The real gamble here isn’t in the Legislature—it’s with California voters. Will they approve a nakedly partisan redraw in a state that loves to brag about transparency? Or will they balk at tossing out the commission model they spent years enshrining?

Democrats are betting voters care more about beating Trump than about preserving an abstract principle. Republicans are betting Californians are tired of special elections that cost more than a Netflix acquisition. It’s a high-stakes poker game, and the chips are congressional seats.


What It Really Means

At its core, this fight isn’t about maps. It’s about who sets the rules of the game. Texas drew first blood. California retaliated. And the rest of the nation is watching, realizing that the dream of neutral, independent redistricting has been shoved into the same graveyard as campaign-finance reform and bipartisan infrastructure week.

If Proposition 50 passes, it sends a clear message: the gloves are off. If it fails, Democrats will look like the kid who tried to cheat on a test but still got caught. Either way, the independent commission comes out battered, and American voters get another reminder that in this system, “representation” is just a synonym for “temporary advantage.”


Closing Sting

California once preached about democracy like it was a TED Talk. Now it’s playing the same game as Texas, just with more avocado toast.
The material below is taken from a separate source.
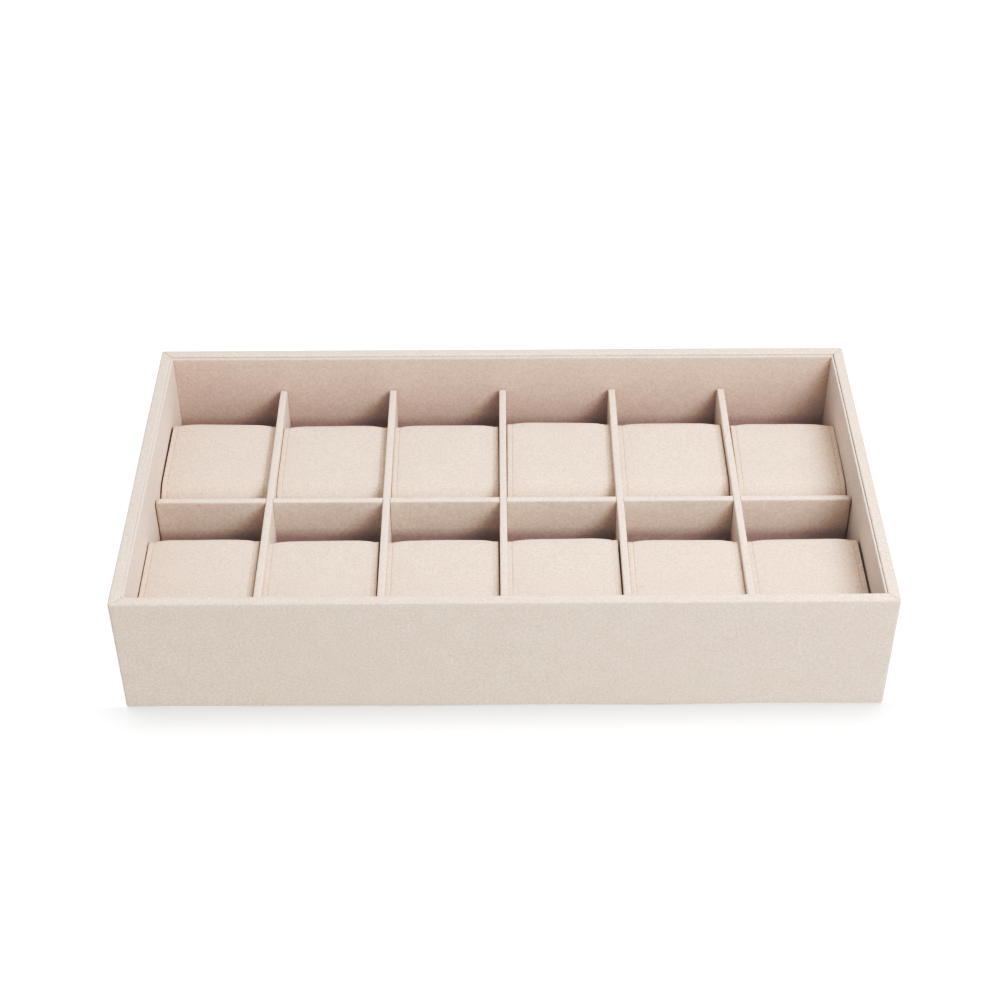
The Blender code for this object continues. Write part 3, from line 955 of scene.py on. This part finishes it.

Proposition 50 isn’t about fairness, it’s about revenge. It’s about proving that when the stakes are control of Congress, no principle is sacred, no model untouchable, no commission immune.

The independent redistricting commission was supposed to be California’s shining example to the nation. Instead, it’s being tossed into storage until 2030, labeled “for historical purposes only.”

And the rest of us? We’re left staring at maps that look less like districts and more like Rorschach blots, trying to convince ourselves that this, somehow, still counts as democracy.